Again, I had never thought about the words my grandfather had spoken in this story. If people really loved Mexico, why were they living in America?
I always liked Mexico when I visited, but would I really want to live there? This is when I realized that California is my home, not Mexico. I realized then that there had to be a reason why people leave and go through such extreme measures to live here in the United States.

My family has lived in the beautiful Los Angeles suburb of La Verne for 90-plus years. I’ve asked myself: Am I really from Mexico? How can I be? I have no connection to anything down there. My entire family spanning over four generations was born, has lived, and died, in the United States. No part of my family even lives in Mexico, and even the house we used to vacation in, was sold years ago.

I can go back to where my family began in Valle de Santiago or Guanajuato, but I’d be going back to nothing. None of my family is there now.
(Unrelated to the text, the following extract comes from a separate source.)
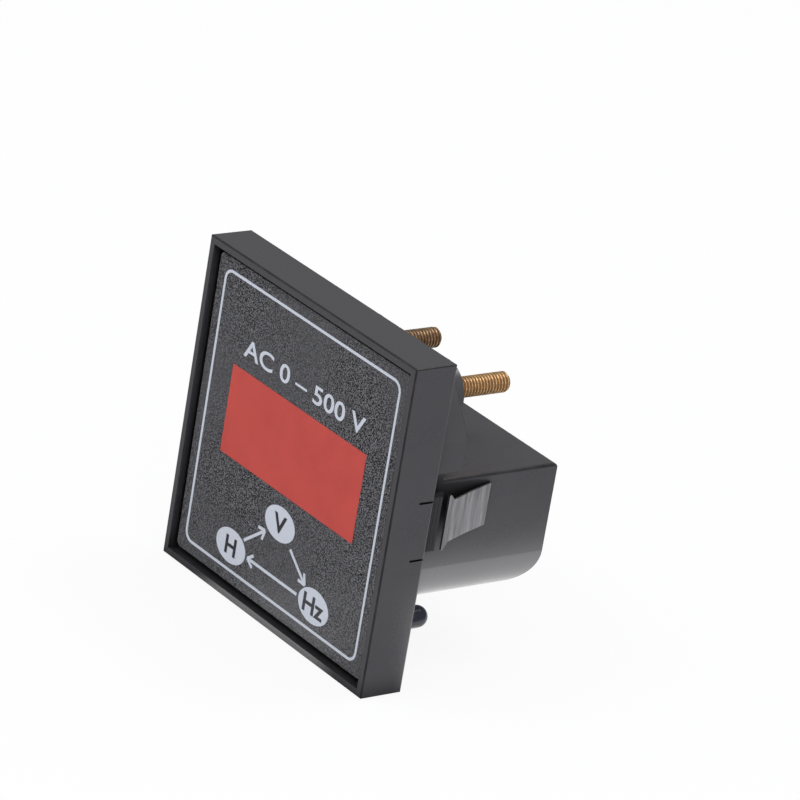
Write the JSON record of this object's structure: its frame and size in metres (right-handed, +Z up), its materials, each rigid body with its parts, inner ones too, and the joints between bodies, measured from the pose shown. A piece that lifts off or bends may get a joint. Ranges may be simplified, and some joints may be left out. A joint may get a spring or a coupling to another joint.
{
  "type": "digital panel meter",
  "caption": "Square digital panel meter with a red display window, a rear electronics box, threaded terminal studs and side spring clips that snap it into a panel cut-out.",
  "frame": {"origin": "middle of the bezel's back face, in the plane of the panel", "axes": "+Y back through the panel, +Z up as the meter is read, +X to the reader's right"},
  "size_m": [0.065, 0.0433, 0.065],
  "materials": {
    "case_black": "fine moulded grain",
    "face_grey": "stippled satin film",
    "white_ink": "screen-printed ink",
    "red_filter": "frosted red tint",
    "display_body": "matt",
    "display_epoxy": "milky, unlit",
    "circuit_board": "solder mask",
    "chip_black": "matt",
    "zinc_steel": "zinc plated",
    "ferrite": "sintered",
    "winding_tape": "taped winding",
    "capacitor_can": "printed sleeve",
    "film_box": "moulded box",
    "resistor_lacquer": "lacquer",
    "stud_brass": "rolled thread, slightly tarnished",
    "lead_insulation": "smooth",
    "spring_steel": "satin",
    "peg_black": "glossy"
  },
  "bodies": {
    "case": {"bezel": "case_black", "base": "case_black", "face_plate": "face_grey", "front_label": "face_grey", "label_print": "white_ink", "display_filter": "red_filter", "led_module": "display_body", "led_segments": "display_epoxy", "display_board": "circuit_board", "power_board": "circuit_board", "controller_chip": "chip_black", "chip_resistors": "chip_black", "bridge_rectifier": "chip_black", "board_header": "chip_black", "board_screws": "zinc_steel", "stud_nuts": "zinc_steel", "lock_washers": "zinc_steel", "solder_tags": "zinc_steel", "transformer_core": "ferrite", "transformer_bobbin": "chip_black", "transformer_winding": "winding_tape", "bulk_capacitor": "capacitor_can", "output_capacitor": "capacitor_can", "film_capacitor": "film_box", "fuse_resistor": "resistor_lacquer", "varistor": "resistor_lacquer", "left_stud": "stud_brass", "right_stud": "stud_brass", "left_lead": "lead_insulation", "right_lead": "lead_insulation", "locating_pegs": "peg_black"},
    "left_clip": {"left_clip": "spring_steel"},
    "right_clip": {"right_clip": "spring_steel"}
  },
  "joints": [
    {"name": "left_clip_flex", "type": "hinge", "parent": "case", "child": "left_clip", "pos_m": [-0.0244, 0.0184, 0], "axis": [0, 0, 1], "range_deg": [0, 5], "stiffness_Nm_per_rad": 0.6},
    {"name": "right_clip_flex", "type": "hinge", "parent": "case", "child": "right_clip", "pos_m": [0.0244, 0.0184, 0], "axis": [0, 0, -1], "range_deg": [0, 5], "stiffness_Nm_per_rad": 0.6}
  ]
}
My hatred for the fact that I couldn’t speak Spanish subsided when I finally understood that I never really needed it. Everyone I know and love speaks English. I have chosen to appreciate what I have in front of me over a place with people living in what is truly a foreign land about 250 miles away.

As an individual, Mexico has done nothing for me, nor has it done anything for my parents, or my parents’ parents.

I love the country I am from; the country I pay my taxes to, and the country that allows me the freedom to believe in and say what I want.

I am a proud citizen of the United States, and while I now know this, I realize that others may not be able grasp this concept as easily. A fact that I have also come to terms with. I’ll just have to continue to remind them.

I have a friend at work named James. He likes to tease me because I don’t speak Spanish, and he says that I don’t act like a “Mexican.”

“You’re not a real Mexican, Ernest. You’re a white-washed Mexican,” he has said. I used to make smart remarks. Commenting that he was just jealous because I was classy, and more intelligent than he was. Now, I just tell him the truth. “I’m not Mexican. I’m American.”